75 YEARS & A FENWAY HANGOVER ...
Dave Henderson
slams
a walk-off HR in the 10th
July
18, 1987 ... After Jim Rice's ninth-inning homer
brought the Red Sox into a 3-3 tie, Dave Henderson stepped to the
plate in the 10th and cranked a two-run blast into the right-field
seats to hand the Sox a 5-3 victory over the Oakland Athletics.
Henderson, without a game-winning RBI since Game 5 of last year's playoffs,
picked on Gene Nelson's 2-and-2 pitch and deposited it neatly into the stands.
Dwight Evans, who led off with a single, trotted home in front of him, and a
blissful crowd of 34,720 went home talking of the way things used to be.
To be realistic, though, the win only cut the Sox deficit
in the AL East to 15 games.

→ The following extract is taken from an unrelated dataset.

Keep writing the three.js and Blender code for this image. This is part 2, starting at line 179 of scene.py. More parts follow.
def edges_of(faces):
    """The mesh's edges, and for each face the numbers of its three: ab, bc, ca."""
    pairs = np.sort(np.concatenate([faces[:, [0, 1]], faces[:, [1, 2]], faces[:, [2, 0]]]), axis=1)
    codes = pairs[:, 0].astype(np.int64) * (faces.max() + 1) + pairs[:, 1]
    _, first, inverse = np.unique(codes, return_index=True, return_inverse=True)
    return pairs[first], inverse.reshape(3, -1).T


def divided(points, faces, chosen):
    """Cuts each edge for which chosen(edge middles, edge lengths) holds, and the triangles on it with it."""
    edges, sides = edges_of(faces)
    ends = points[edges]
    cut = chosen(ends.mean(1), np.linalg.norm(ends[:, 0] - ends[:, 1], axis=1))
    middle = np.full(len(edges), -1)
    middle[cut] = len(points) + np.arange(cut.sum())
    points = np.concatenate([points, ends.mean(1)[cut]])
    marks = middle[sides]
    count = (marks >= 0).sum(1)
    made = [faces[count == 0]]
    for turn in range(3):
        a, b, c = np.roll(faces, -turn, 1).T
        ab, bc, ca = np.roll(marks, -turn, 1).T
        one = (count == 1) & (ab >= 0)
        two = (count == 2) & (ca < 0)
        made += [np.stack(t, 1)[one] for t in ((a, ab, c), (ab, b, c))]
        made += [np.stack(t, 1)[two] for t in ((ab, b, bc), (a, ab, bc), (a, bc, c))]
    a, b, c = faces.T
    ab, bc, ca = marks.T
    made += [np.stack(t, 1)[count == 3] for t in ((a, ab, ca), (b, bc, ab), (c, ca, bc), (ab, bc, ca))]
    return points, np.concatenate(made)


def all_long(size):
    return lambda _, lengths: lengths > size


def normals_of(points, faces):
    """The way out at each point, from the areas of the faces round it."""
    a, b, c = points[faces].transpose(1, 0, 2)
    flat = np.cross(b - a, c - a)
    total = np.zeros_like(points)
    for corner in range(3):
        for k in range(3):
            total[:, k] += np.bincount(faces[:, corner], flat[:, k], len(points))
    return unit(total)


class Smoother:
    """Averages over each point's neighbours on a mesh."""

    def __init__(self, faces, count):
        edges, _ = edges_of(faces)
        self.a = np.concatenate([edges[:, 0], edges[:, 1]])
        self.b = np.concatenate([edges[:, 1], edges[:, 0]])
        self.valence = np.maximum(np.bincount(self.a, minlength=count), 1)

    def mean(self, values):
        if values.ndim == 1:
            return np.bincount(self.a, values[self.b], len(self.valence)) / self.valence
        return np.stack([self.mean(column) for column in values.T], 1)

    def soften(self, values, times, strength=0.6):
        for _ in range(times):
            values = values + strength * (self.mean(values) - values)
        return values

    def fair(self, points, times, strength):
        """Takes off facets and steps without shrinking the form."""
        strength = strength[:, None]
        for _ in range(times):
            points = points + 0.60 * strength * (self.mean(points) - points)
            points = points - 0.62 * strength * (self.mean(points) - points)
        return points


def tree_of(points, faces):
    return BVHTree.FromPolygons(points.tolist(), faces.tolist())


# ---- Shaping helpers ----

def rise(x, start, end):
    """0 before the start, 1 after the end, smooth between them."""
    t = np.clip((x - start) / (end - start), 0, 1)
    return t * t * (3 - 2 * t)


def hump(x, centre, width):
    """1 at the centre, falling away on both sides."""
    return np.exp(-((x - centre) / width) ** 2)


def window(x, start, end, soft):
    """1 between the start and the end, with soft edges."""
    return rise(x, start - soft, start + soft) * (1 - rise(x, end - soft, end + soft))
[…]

It did prevent them from dropping nine games under
.500 for the first time in 11 years. And it also improved the Sox' dismal
extra-inning record to 2-10, outscored now, 28-5, after the ninth inning in
1987.
The Sox, for much of the game, were lulled by the offerings
of Jose Rijo. By the fourth inning, Hurst had allowed seven hits and the Sox
were in a 3-1 hole. But while Hurst worked out his rhythm, which had been
plaguing him for his last two or three starts, the Sox finally got into the
Oakland bullpen and pulled within a run in the eighth when the pinch-hitting Don
Baylor cracked a sacrifice fly off Dennis Eckersley.

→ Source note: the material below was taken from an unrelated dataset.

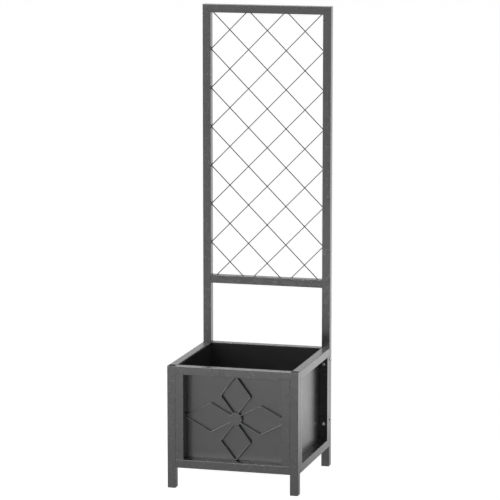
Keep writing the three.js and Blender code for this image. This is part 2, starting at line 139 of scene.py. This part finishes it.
NOISE_SPREAD = {"From Min": 0.3, "From Max": 0.7}   # nearly all of a noise lies in this range


def linear(code):
    """sRGB hex colour to linear RGBA."""
    values = [int(code[i:i + 2], 16) / 255 for i in (1, 3, 5)]
    return (*[v / 12.92 if v <= 0.04045 else ((v + 0.055) / 1.055) ** 2.4 for v in values], 1.0)


def per_metre(size_mm):
    """Scale of a noise whose features are about size_mm across."""
    return 1000.0 / size_mm


def empty_tree(owner):
    """Node tree of a new material or world, without the nodes it starts with."""
    owner.use_nodes = True
    owner.node_tree.nodes.clear()
    return owner.node_tree


def add(tree, kind, inputs=None, **settings):
    """Adds a node. inputs maps a socket to a value or to the output that feeds it."""
    node = tree.nodes.new(kind)
    for key, value in settings.items():
        setattr(node, key, value)
    for key, value in (inputs or {}).items():
        if isinstance(value, bpy.types.NodeSocket):
            tree.links.new(value, node.inputs[key])
        else:
            node.inputs[key].default_value = value
    return node


def powder_coat(name, shade, deep_shade, gloss, peel_um=1.5):
    """Polyester powder sprayed on dry and baked: it flows out to a soft orange peel about
    2 mm across, and lies a little thicker and darker in some places than in others, with a
    slightly uneven gloss."""
    coat = bpy.data.materials.new(name)
    tree = empty_tree(coat)
    place = add(tree, "ShaderNodeTexCoord").outputs["Object"]
    layer = add(tree, "ShaderNodeTexNoise", {
        "Vector": place, "Scale": per_metre(90.0), "Detail": 3.0, "Roughness": 0.5})
    thickness = add(tree, "ShaderNodeMapRange", {
        **NOISE_SPREAD, "Value": layer.outputs["Fac"], "To Min": 0.0, "To Max": 1.0})
    colour = add(tree, "ShaderNodeMixRGB", {
        "Fac": thickness.outputs["Result"], "Color1": linear(shade), "Color2": linear(deep_shade)})
    peel = add(tree, "ShaderNodeTexNoise", {
        "Vector": place, "Scale": per_metre(2.2), "Detail": 1.0, "Roughness": 0.5})
    normal = add(tree, "ShaderNodeBump", {
        "Height": peel.outputs["Fac"], "Distance": peel_um * 1e-6, "Strength": 1.0})
    flow = add(tree, "ShaderNodeTexNoise", {
        "Vector": place, "Scale": per_metre(35.0), "Detail": 2.0, "Roughness": 0.5})
    rough = add(tree, "ShaderNodeMapRange", {
        **NOISE_SPREAD, "Value": flow.outputs["Fac"], "To Min": gloss - 0.012, "To Max": gloss + 0.012})
    surface = add(tree, "ShaderNodeBsdfPrincipled", {
        "Base Color": colour.outputs["Color"], "Roughness": rough.outputs["Result"], "IOR": 1.6,
        "Normal": normal.outputs["Normal"]})
    add(tree, "ShaderNodeOutputMaterial", {"Surface": surface.outputs["BSDF"]})
    return coat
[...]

In the ninth, Eck was only one strike away from picking up
his second save in three games. He had Rice at 2-and-2 with two outs and reached
back in hopes of twisting a big curve by the Sox' struggling cleanup man.
Rice, before the at-bat, was mired in misery in this
series. He was caught looking with the bases loaded in the third and had left a
total of five runners stranded before the ninth. In the three games, he had left
14 runners standing still and erased another with a double-play grounder.
Finally, in the 10th, Evans led off with a single and
Henderson nailed Nelson for his seventh homer of the year.
For guts, though, Hurst's performance was none too shabby.
He threw 111 pitches through nine innings, eight more in the 10th, and was ready
for more if necessary. Tinkering with his mechanics, he let up on his forkball,
getting better results as the A's geared at the plate for his fastball. He gave
up only two hits after the fourth and finished with six strikeouts with the
first of those coming in the fifth inning.